Franz Ferdinand‘s carefully organized trip combined official duties, sightseeing and the opportunity to satisfy his love of hunting and of collecting strange objects and curiosities in exotic parts of the world. The first leg of his round-the-world trip (December 1892 – August 1893) took the heir presumptive on official missions to India, Dutch-India (now Indonesia), Australia, Melanesia, China and Japan. However, for the second leg of his tour (August – October 1893), which took him to Canada and the United States and back to his “beloved Vienna”, he used the alias Count Artstetten to travel incognito.

Franz Ferdinand was a passionate collector. In addition to countless hunting trophies and taxidermies he amassed several natural history collections (c. 18.000 objects in total) and a unique ethnographic collection of seminal cultural-historical importance (over 14.000 objects).

The future heir to the Austro-Hungarian throne was almost obsessed with collecting, acquiring everything from cheap tourist trinkets to exquisite works of art: „It is strange how easily a traveller succumbs to shopping-mania in foreign countries. He feels the need to buy everything, every small object, regardless of whether it is beautiful or ugly, sometimes even acquiring tourist bric-a-brac, in order to bring home something that is typical of this particular place”. He satisfied his desire for new acquisitions and trophies in bazaars as well as in the shops of local artisans. “Whole cartloads” are loaded onto the Kaiserin Elisabeth. But Franz Ferdinand also acquired complete collections, among them the one assembled by Gerrit W.W.C. Baron van Hövel, the explorer of Dutch-India. He was also presented with countless gifts reflecting his taste by local rulers. In addition, Franz Ferdinand asked the gentlemen of his retinue to buy objects specified in lists drawn-up by him in advance. He also decided to commission artefacts he had encountered in museums. His focus was generally on an object’s visual and decorative qualities. Be they originals, copies or imitations, Franz Ferdinand suffered from “museomania” and acquired them all for display in a planned museum (”for my museum”). The year after his return the extensive ethnographic and natural history collection he had assembled during his round-the-world trip was installed in Upper Belvedere Palace. The „Wiener Zeitung“ published daily attendance figures, and all entrance fees went to charity. Later the collection was moved to Modena-Este Palace, where it was displayed together with the Este Collection Franz Ferdinand had inherited in 1875, forming the period’s largest private museum in Vienna.

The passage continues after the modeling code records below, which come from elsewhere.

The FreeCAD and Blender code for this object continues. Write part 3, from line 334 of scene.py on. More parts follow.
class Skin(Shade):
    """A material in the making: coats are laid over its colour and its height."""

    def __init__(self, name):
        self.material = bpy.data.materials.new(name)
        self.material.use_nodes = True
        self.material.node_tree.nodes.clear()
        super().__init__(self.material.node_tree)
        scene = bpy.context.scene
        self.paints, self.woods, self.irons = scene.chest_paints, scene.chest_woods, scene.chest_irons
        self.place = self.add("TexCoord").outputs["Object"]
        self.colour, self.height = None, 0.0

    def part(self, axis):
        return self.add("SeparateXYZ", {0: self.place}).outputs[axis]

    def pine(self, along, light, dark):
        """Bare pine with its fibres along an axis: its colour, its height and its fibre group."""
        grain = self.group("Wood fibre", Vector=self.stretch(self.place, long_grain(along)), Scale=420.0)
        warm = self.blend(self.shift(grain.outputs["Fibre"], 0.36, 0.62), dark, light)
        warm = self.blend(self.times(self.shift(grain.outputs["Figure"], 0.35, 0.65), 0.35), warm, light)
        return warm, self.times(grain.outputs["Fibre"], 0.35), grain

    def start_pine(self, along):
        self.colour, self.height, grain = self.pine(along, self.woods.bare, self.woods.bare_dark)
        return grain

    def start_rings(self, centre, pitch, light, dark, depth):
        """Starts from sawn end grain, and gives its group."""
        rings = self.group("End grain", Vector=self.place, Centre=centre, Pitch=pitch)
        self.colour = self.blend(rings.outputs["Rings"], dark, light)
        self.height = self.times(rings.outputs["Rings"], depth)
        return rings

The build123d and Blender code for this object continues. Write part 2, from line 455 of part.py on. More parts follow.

In 1906 Emperor Franz Joseph asked Franz Ferdinand to complete the new wing of Hofburg Palace in central Vienna; between 1909 and 1912 the acquisitions he had brought back from his roundthe- world trip were displayed in the wing of the Neue Hofburg known as Corps de Logis; today, these grand rooms house the galleries of the Weltmuseum Wien. After the fall of the Austro-Hungarian Empire the whole collection amassed by Franz Ferdinand during his round-the-world trip fell to the Republic of Austria; in 1920 it was incorporated into the Natural History Museum. In 1926 the ethnographic department of the Natural History Museum and Franz Ferdinand’s world-collection were combined and displayed in the Corps de Logis; in 1928 this evolved into the Museum für Völkerkunde (Ethnological Museum), which is now the Weltmuseum Wien.

Franz Ferdinand had everything in any way connected with his round-the-world trip preserved and filed: his world-trip library, maps used during his journey, photographs and souvenir albums, clippings from Austrian and foreign newspapers, receipts, letters and telegrams. For the exhibition “Franz Is Here!” the Weltmuseum Wien was able to draw on its rich holdings, among them taxidermies and hunting trophies, which are augmented by loans from the zoological department of the Natural History Museum.

The artistic sensibilities of the heir to the Austro-Hungarian Empire were informed by the Italian Renaissance. In his private museum he was not interested in explaining the foreign civilisations he had visited. The installation reflected his itinerary but, like the collections assembled by scholars and princes in the Renaissance, the arrangement of objects was primarily governed by questions of aesthetics and décor. He did not differentiate between the sublime and the vulgar, between specimens of natural history and man-made artefacts. The display of huge amounts of ethnographic and natural history objects together with photographs and hunting trophies displayed on the walls functions as publicity and self-fashioning; it also allowed Franz Ferdinand to remember and reminisce about his “trip around the world”.

The installation of Archduke Franz Ferdinand of Austria-Este’s round-the-world collection at the Weltmuseum Wien reflects this concept of “juxtaposed objects” placed side by side in gigantic seed boxes, a concept first encountered in the chambers of natural wonders assembled by Renaissance collectors.

Immediately after his return Franz Ferdinand published the two-volume diary he had kept during his journey. In a frequently highly-personal style he describes his impressions and experiences, his encounters with princes, emperors and Maharajas and conjures up exotic landscapes and people, much of it informed by attitudes that clearly show him to be a man of his time. With the help of selected quotes from his over-a-thousand-pages-long diary Franz Ferdinand himself – aided by the actor Cornelius Obonya, who will lend him his voice - will show visitors round the exhibition.